As novelas presentes na coletânea lembram muito a definição que Nádia Gotlib apresenta em Teoria do Conto: não tanto ligada ao tamanho do texto (alguns são curtos o suficiente para serem definidos como contos), mas por levar “a marca do eu criador (…) que tenta representar uma parcela peculiar da realidade, segundo seu ponto de vista único”. São indiscutivelmente marcados por um tom único que só Pirandello conseguiria imprimir aos pequenos retratos daquela Itália de Pirandello, vivendo a transição do passado com a modernidade, e talvez por isso mesmo misturando a melancolia com o humor de um jeito único. São pequenos recortes, alguns de momentos até bem banais (como o da novela que abre a coletânea, Limões da Sicília), com outros que trazem um toque sutil de fantástico, como O filho trocado.
Considerando as novelas o que Maurício Santana Dias chama no prefácio de “laboratório teatral” de Pirandello, é interessante notar como são realmente proto-roteiros, dando pouca atenção para o espaço em sua maioria, e focando muito mais na fala das personagens (algumas novelas como Com a morte em cima são só diálogos) ou nas motivações e o psicológico dessas – como fica nítido em O ninho. Essa característica do texto de Pirandello o torna extremamente atemporal, soa ainda moderno, tanto que é uma surpresa para o leitor quando em dado momento bate os olhos em palavras como “charrete” e aí lembra que são textos do início do século passado.
Dá para perceber também que Pirandello experimenta bastante. As novelas não são organizadas em ordem cronológica, mas dá para perceber como o autor vai tentando coisas novas em seus textos aos poucos, mesmo com a chegada ainda tímida do humor que então aparece firme em textos como Não é coisa séria (que termina com a engraçadíssima frase “Perezzetti se casara para se resguardar do perigo de contrair matrimônio“) ou quando passa a adotar o foco narrativo em primeira pessoa (o mais recorrente é em terceira), como em Tirocínios ePersonagens.
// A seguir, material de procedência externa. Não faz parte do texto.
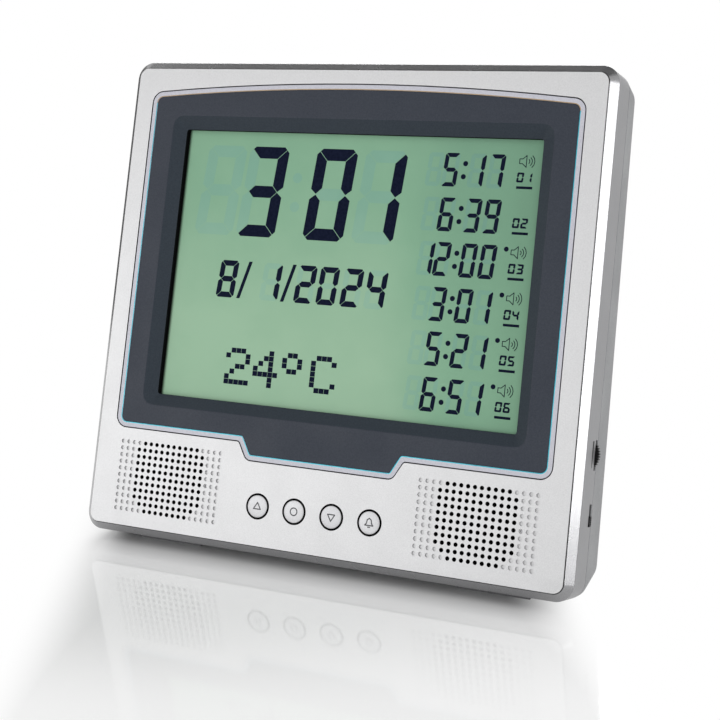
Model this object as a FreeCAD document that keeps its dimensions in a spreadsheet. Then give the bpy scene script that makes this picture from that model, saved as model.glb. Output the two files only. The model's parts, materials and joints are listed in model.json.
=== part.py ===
"""Azan clock: a leaning table and wall clock with an LCD, two loudspeakers and side controls.

Every sub-part is drawn in the clock's own upright frame: X to the right, Y into the case from the
raised face, Z up along the face from the case's sole. The placement of each sub-part then leans the
clock back and sets it on its feet, with the origin under the middle of the case.
"""
import FreeCAD, Part
import math
import os
import re
import Sketcher
from FreeCAD import Vector

os.makedirs("parts", exist_ok=True)
doc = FreeCAD.newDocument("azan_clock")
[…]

Aliás, Personagens somado com A tragédia de um personagem e Conversas com personagens são o ponto alto da coletânea, sem dúvida os melhores textos dos 40. Essas três novelas se transformaram na peça Seis personagens em busca de um autor, uma das peças mais famosas de Pirandello. Aqui, o autor constrói uma ironia sobre a atividade do escritor, da sua criação. O humor se constrói principalmente no choque entre o real (representado pelo narrador) e a ficção (representada pelos personagens). São realmente ótimas histórias, que fazem por si só já fazer toda a coletânea valer a pena.
Mas é evidente que isso não quer dizer que os outros textos de Pirandello não sejam bons. Alguns deles mexem muito com as emoções do leitor, como por exemplo O Ninho, no qual você sente a força do texto, do drama criado pelo autor principalmente quando chega nos momentos finais da história. É difícil ler alguma novela e depois não ficar com alguma curiosidade sobre como ficou a peça de teatro da qual ela se originou.
Considerando a qualidade dos textos, mais o fato de terem sido traduzidos por alguém que entende de Pirandello (pense em nota de tradutor que explica o uso da palavra coonestar, por exemplo), além dos mimos da edição caprichada da Coleção Prêmio Nobel, o livro é uma boa pedida não só para quem quer conhecer Pirandello, mas para quem está um pouco cansado daquele mesmo grupo de escritores anglófonos que volta e meia acabamos lendo. A coletânea saiu também pela Coleção Listrada.